The High Divide Priority Area stretches west from the western border of the Greater Yellowstone Ecosystem approximately 120 miles (195 kilometers) to central Idaho. Numerous mountains, valleys, and rivers can be found here, including the Madison and Jefferson Rivers, Lemhi Range, Tobacco Root Mountains, and Madison and Centennial Valleys. The Centennial Valley floor is one of the region’s largest wetlands complexes, and serves as a flyway for numerous avian species. The valley is also home to a variety of other wildlife, including antelope, elk, mule deer, sage grouse, wolverine, and a rare species of pygmy rabbits.
Y2Y and our partners are hoping this priority area will connect wildlife populations between the Greater Yellowstone Ecosystem and Central Idaho, which hold some of the best unoccupied grizzly bear habitat in the Lower 48. We are currently analyzing historical research and DNA studies which show that grizzly bears may never have used this path to travel to Central Idaho; rather, they have moved north by northwest out of the Greater Yellowstone Ecosystem.
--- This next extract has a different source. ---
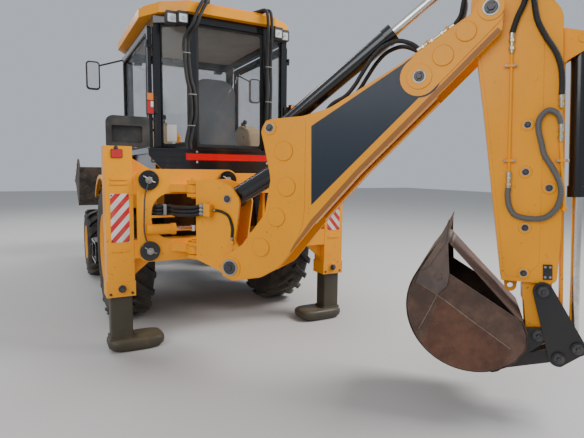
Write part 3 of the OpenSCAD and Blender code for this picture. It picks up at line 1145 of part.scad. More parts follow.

Research by agencies and organizations throughout the area is currently underway to develop a better sense of past and present wildlife movement in the area. This research will allow us to develop strategies for reaching our goal of connecting these populations of grizzly bears.
Along with its wildlife populations, the High Divide area has a fascinating cultural history. Farmers, ranchers, outfitters, and Native Americans all call this territory home. These stewards of the land have been connected to the landscape for generations, and hold important ecological knowledge. However, an abundance of new residents is moving into the area, leading to a number of issues of concern, including higher road density, an increase in human-wildlife interactions, and loss of habitat.